Dopo essere stata per diversi anni una habitué del Festival di Berlino, dove ha vinto l’Orso d’argento per la miglior regia per Ciało (2015) e l’Orso d’argento del premio della giuria per Mug (Twarz, 2018), Małgorzata Szumowska è approdata anche al Festival di Venezia 2020 presentando nella competizione ufficiale il suo nuovo Never Gonna Snow Again (in originale Sniegu juz nigdy nie bedzie).
Never Gonna Snow Again è un film impalpabile e vanescente
Il film della Szumowska, co-diretto e scritto assieme al marito Michał Englert (che già aveva collaborato alle sceneggiature dei due film vincitori citati poco sopra), è un lavoro vanescente e confezionato al millimetro per essere la perfetta opera da presentare ad un festival cinematografico, racchiuso nei quattro angoli delle inquadrature che rappresentano l’adeguata impalcatura cromatica che sorregge una bolla dalle caleidoscopiche sfumature.
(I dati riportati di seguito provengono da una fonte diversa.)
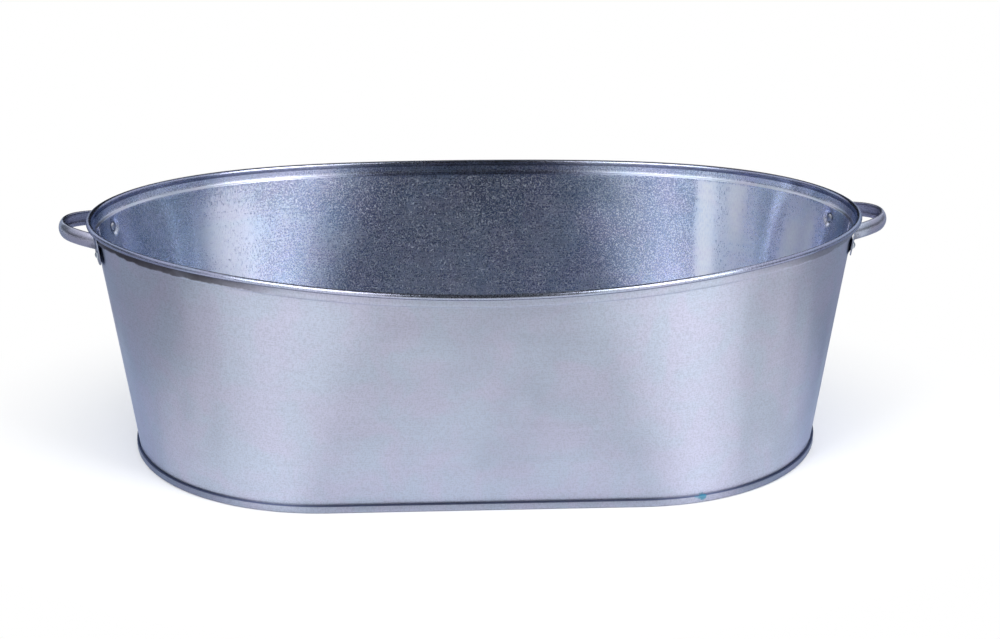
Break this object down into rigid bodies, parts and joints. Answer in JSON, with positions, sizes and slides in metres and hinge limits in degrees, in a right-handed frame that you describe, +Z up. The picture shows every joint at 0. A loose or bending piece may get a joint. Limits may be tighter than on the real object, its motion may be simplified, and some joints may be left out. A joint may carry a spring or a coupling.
{
  "type": "oval wash tub",
  "caption": "Oval sheet-steel tub with flared walls, a rolled wired rim, a double-seamed bottom and a riveted strap handle at each end.",
  "frame": {"origin": "centre of the base, on the ground that the bottom seam stands on", "axes": "+X along the length to the right-hand handle, +Y away from the viewer across the width, +Z up"},
  "size_m": [0.8586, 0.49, 0.2445],
  "materials": {
    "wall_zinc": "satin hot-dip zinc",
    "pan_zinc": "satin hot-dip zinc",
    "wire_steel": "plain drawn wire",
    "handle_zinc": "bright zinc",
    "rivet_zinc": "bright zinc"
  },
  "bodies": {
    "root": {"front_wall": "wall_zinc", "back_wall": "wall_zinc", "bottom_pan": "pan_zinc", "rim_wire": "wire_steel", "left_handle": "handle_zinc", "right_handle": "handle_zinc", "left_front_rivet": "rivet_zinc", "left_back_rivet": "rivet_zinc", "right_front_rivet": "rivet_zinc", "right_back_rivet": "rivet_zinc"}
  },
  "joints": []
}
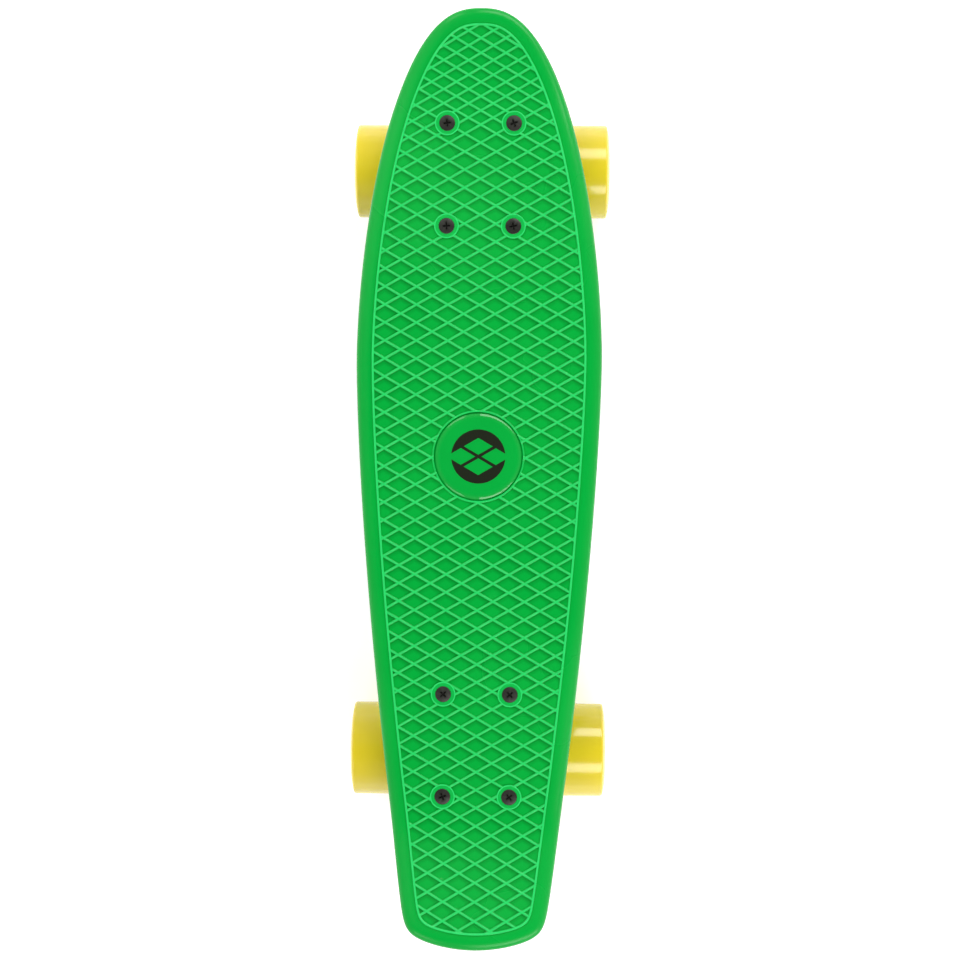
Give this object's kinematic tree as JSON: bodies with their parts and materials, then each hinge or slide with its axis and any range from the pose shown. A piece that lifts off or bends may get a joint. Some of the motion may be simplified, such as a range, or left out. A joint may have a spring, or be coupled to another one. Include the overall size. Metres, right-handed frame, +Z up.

L’abbaglio lanciato da queste schegge lucenti è dietro l’angolo, sin da quando la pellicola si schiude con Żenia che scende dal pendio di un bosco nel cuore della notte, interpretato da quell’Oleh Yutgof (in anglosassone Alec Utgoff) arrivato sotto le luci della ribalta grazie al ruolo avuto nell’ultima stagione di Stranger Things e che ne ha decretato il forte apprezzamento del pubblico subito pronto ad osannarlo su internet. E di Żenia sapremo poco altro, se non che il fatto che sia un immigrato ucraino originario di Pryp’jat’, la città nei pressi di Chernobyl divenuta fantasma dopo l’esplosione della centrale avvenuto nel 1986. Sappiamo anche che fa Żenia è un tipo silenzioso ma eccentrico, che si guadagna da vivere facendo massaggi su commissione nel piccolo sobborgo d’elitè nella periferia di una città polacca non meglio identificata e che appare come distante emanazione di una civiltà tossica e inquinante, rappresa in tutte le sue sfumature (anche grottesche) in questo piccolo complesso residenziale fatto di case lussuose e tutte uguali.
La furba bolla che avvolge l’opera con protagonista Alec Utgoff
La coppia di coniugi dietro la macchina da presa mette a punto uno sguardo che sintetizza un netto passo in avanti rispetto a quanto la Szumowska aveva fatto vedere sino a qui, giocando su registri molto più puntuali e raffinati nel sapere inquadrare su schermo l’asettico mescolato al surreale, mutuando attraverso anche l’ausilio di un pizzico di apparente sovrannaturale le tonalità metafisiche proprie di un’opera per certi versi affine come Under The Skin.
Del film di Jonathan Glazer però ne assorbe anche gli slanci che legano lo script alla pura speculazione interpretativa, rinunciando del tutto all’asciuttezza visiva nel momento in cui si concede di scendere in riferimenti che scansano di lato ogni minima intenzione chiarificatrice di quel poco che accade su schermo, lasciando agli stimoli retinici il compito di sostenere l’interesse alla visione. Il lavoro d’intelaiatura lasciato nelle mani dello spettatore risulta alla fine della fiera troppo ampio e troppo profondo per poter convincere della sua sincerità, smascherando la furbastra natura che contraddistingue la tenuta molle di un cuore cinematografico che ben si presenta nella sua ricerca di premio festivaliero, ma che davvero poco si spinge ad offrire nel momento in cui viene rimossa la patina della rinuncia ad un processo drammaturgico. Tutto ciò che rimane al termine della visione è anzi un cartello su schermo che ci annuncia che entro il 2025 non cadrà più neve. Never Gonna Snow Again è quindi un film di sensibilizzazione ecologica? No, nemmeno questo. Oppure sì, la scelta a quanto pare è libera.